(Subject was: [bitcoin-dev] Version 1 witness programs (first draft)), but I'm moving part of that conversation to this thread.

On Sun, Oct 1, 2017 at 5:32 PM, Johnson Lau <jl2012@xbt.hk> wrote:
3. Do we want to allow static analysis of sigop?
BIP114 and the related proposals are specifically designed to allow static analysis of sigop. I think this was one of the main reason of OP_EVAL not being accepted. This was also the main reason of Ethereum failing to do a DAO hacker softfork, leading to the ETH/ETC split. I’m not sure if we really want to give up this property. Once we do it, we have to support it forever.

I would very much like to retain the ability to do static analysis.  More generally, the idea of interpreting arbitrary data as code, as done in OP_EVAL and in TAILCALL, makes me quite anxious.  This at the root of many security problems throughout the software industry, and I don't relish giving more fuel to the underhanded Bitcoin Script contestants.
 
On Sun, Oct 1, 2017 at 8:45 PM, Luke Dashjr <luke@dashjr.org> wrote:
> 3. Do we want to allow static analysis of sigop?
> BIP114 and the related proposals are specifically designed to allow static
> analysis of sigop. I think this was one of the main reason of OP_EVAL not
> being accepted. This was also the main reason of Ethereum failing to do a
> DAO hacker softfork, leading to the ETH/ETC split. I’m not sure if we
> really want to give up this property. Once we do it, we have to support it
> forever.

It seems inevitable at this point. Maybe we could add a separate "executable-
witness" array (in the same manner as the current witness was softforked in),
and require tail-call and condition scripts to merely reference these by hash,
but I'm not sure it's worth the effort?

Thinking further, we could avoid adding a separate executable-witness
commitment by either:
A) Define that all the witness elements in v1 are type-tagged (put the minor
   witness version on them all, and redefine minor 0 as a stack item?); or
B) Use an empty element as a delimiter between stack and executable items.

To avoid witness malleability, the executable items can be required to be
sorted in some manner.

The downside of these approaches is that we now need an addition 20 or 32
bytes per script reference... which IMO may possibly be worse than losing
static analysis. I wonder if there's a way to avoid that overhead?

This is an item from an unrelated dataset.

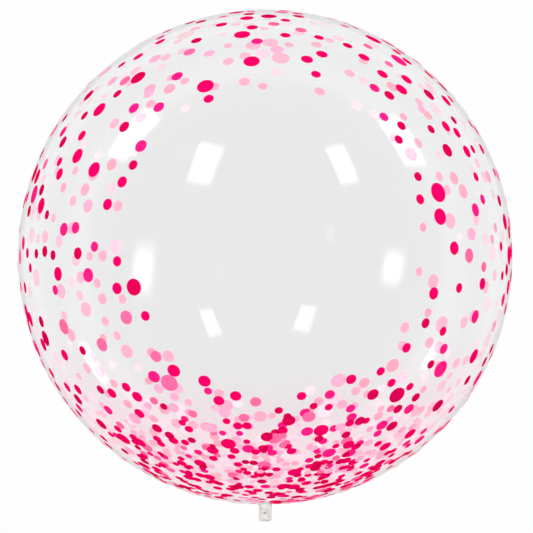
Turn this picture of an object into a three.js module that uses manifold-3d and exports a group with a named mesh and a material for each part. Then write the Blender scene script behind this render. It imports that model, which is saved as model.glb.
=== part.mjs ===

Actually, I have a half-baked idea I've been thinking about along these lines.

The idea is to add a flag to each stack item in the Script interpreter to mark whether the item in the stack is "executable" or "non-executable", not so different from how computers mark pages to implement executable space protection.  By default, all stack items are marked "non-executable".  We then redefine OP_PUSHDATA4 as OP_PUSHCODE within ScriptSigs.  The operational semantics of OP_PUSHCODE would remain the same as OP_PUSHDATA4 except it would set the pushed item's associated flag to "executable".  All data pushed by OP_PUSHCODE would be subject to the sigops limits and any other similar static analysis limits.

Segwit v0 doesn't use OP_PUSHDATA codes to create the input stack, so we would have to mark executable input stack items using a new witness v1 format. But, IIUC, TAILCALL isn't going to be compatible with Segwit v0 anyway.

During a TAILCALL, it is required that the top item on the stack have the "executable" flag, otherwise TAILCALL is not used (and the script succeeds or fails based on the top item's data value as usual).

All other operations can treat "executable" items as data, including the merkle branch verification.  None of the Script operations can create "executable" items; in particular, OP_PUSHDATA4 within the ScriptPubKey also would not create "executable" items.  (We can talk about the behaviour of OP_CAT when that time comes).

One last trick is that when "executable" values are duplicated, by OP_DUP, OP_IFDUP, OP_PICK. then the newly created copy of the value on top of the stack is marked "non-executable".

Because we make the "executable" flag non-copyable, we are now free to allow unbounded uses of TAILCALL (i.e. TAILCALL can be used multiplie times in a single input).  Why is this safe?  Because the number of "executable" items decreases by at least one every time TAILCALL is invoked. the number of OP_PUSHCODE occurrences in the witness puts an upper bound on the number of invocations of TAILCALL allowed.  Using static analysis of the script pubkey and the data within the OP_PUSHCODE data, we compute an upper bound on the number of operations (of any type) that can occur during execution.

Unbounded TAILCALL should let us (in the presence of OP_CHECKSIGFROMSTACK) have unbounded delegation.

Overall, I believe that OP_PUSHCODE

1. is fully backwards compatible.
2. maintains our ability to perform static analysis with TAILCALL.
3. never lets us interpret computed values as executable code.
4. extends TAILCALL to safely allow multiple TAILCALLs per script.